Rose refusa, mais il la força et ils se marièrent. Les années passèrent sans qu'ils aient d'enfants. Le fermier devint amer et violent. Une nuit, fou de rage, il la frappa. Rose révéla alors la vérité:
J'en ai un éfant, moi, j'en ai un ! je l'ai eu avec Jacques ! ... C'est pour ça que je ne voulais pas t'épouser, c'est pour ça.
Le fermier décida d'adopter l'enfant.
Résumé détaillé par chapitres
Les titres des chapitres sont éditoriaux.
Chapitre 1. Rose et Jacques : amour et abandon
Par un beau jour d'été, les gens de la ferme avaient dîné rapidement et étaient partis aux champs, laissant Rose seule dans la vaste cuisine. La servante lavait lentement sa vaisselle, regardant les carrés de lumière que le soleil projetait sur la table. Trois poules cherchaient des miettes sous les chaises tandis que des odeurs de basse-cour entraient par la porte entrouverte.
Après avoir terminé sa besogne et rangé les assiettes, Rose se sentit oppressée par la chaleur et les émanations de la cuisine. Elle sortit respirer sur le seuil et fut caressée par l'ardente lumière qui lui pénétra au cœur. Devant la porte, le fumier dégageait une petite vapeur miroitante. Les poules se vautraient dessus tandis que le coq superbe choisissait ses conquêtes et tournait autour d'elles avec des gloussements d'appel.
Rose regardait ce spectacle sans penser, puis leva les yeux vers les pommiers en fleur, tout blancs comme des têtes poudrées. Un jeune poulain passa en galopant, affolé de gaieté. Elle aussi sentit une envie de courir et un besoin de mouvement. Elle alla chercher les œufs au poulailler, puis sortit s'asseoir sur l'herbe de la cour.
La servante alla prendre une botte de paille dans un grenier et la jeta dans un trou plein de violettes pour s'asseoir dessus. Puis elle défit le lien, éparpilla son siège et s'étendit sur le dos, les bras sous la tête. Elle fermait doucement les yeux, assoupie dans une mollesse délicieuse, quand elle sentit deux mains qui lui prenaient la poitrine.
C'était Jacques, le garçon de ferme, qui la courtisait depuis quelque temps.
Il essaya de l'embrasser mais elle le gifla. Alors ils s'assirent et causèrent amicalement du temps, de l'année, de leur maître, des voisins, d'eux-mêmes.

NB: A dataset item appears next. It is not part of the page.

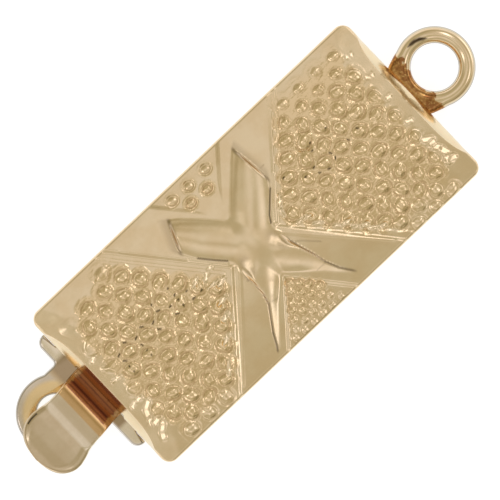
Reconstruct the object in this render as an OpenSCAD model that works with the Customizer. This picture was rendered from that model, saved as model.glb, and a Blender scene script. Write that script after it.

Rose s'attendrit en pensant à sa mère qu'elle n'avait pas vue depuis longtemps. Jacques, avec son idée fixe, se rapprochait, tout envahi par le désir. Soudain il la saisit par le cou mais elle le frappa si violemment qu'il se mit à saigner du nez.
Attendrie, Rose lui demanda si cela lui faisait mal. Jacques, pris d'admiration pour cette grande gaillarde si solide, lui proposa de faire un tour. Elle lui prit le bras comme font les promis et lui dit que ce n'était pas bien de la mépriser. Quand elle lui demanda s'il la voulait en mariage, il hésita puis murmura : « Oui, je veux bien. » Alors elle lui jeta ses bras au cou et l'embrassa longuement.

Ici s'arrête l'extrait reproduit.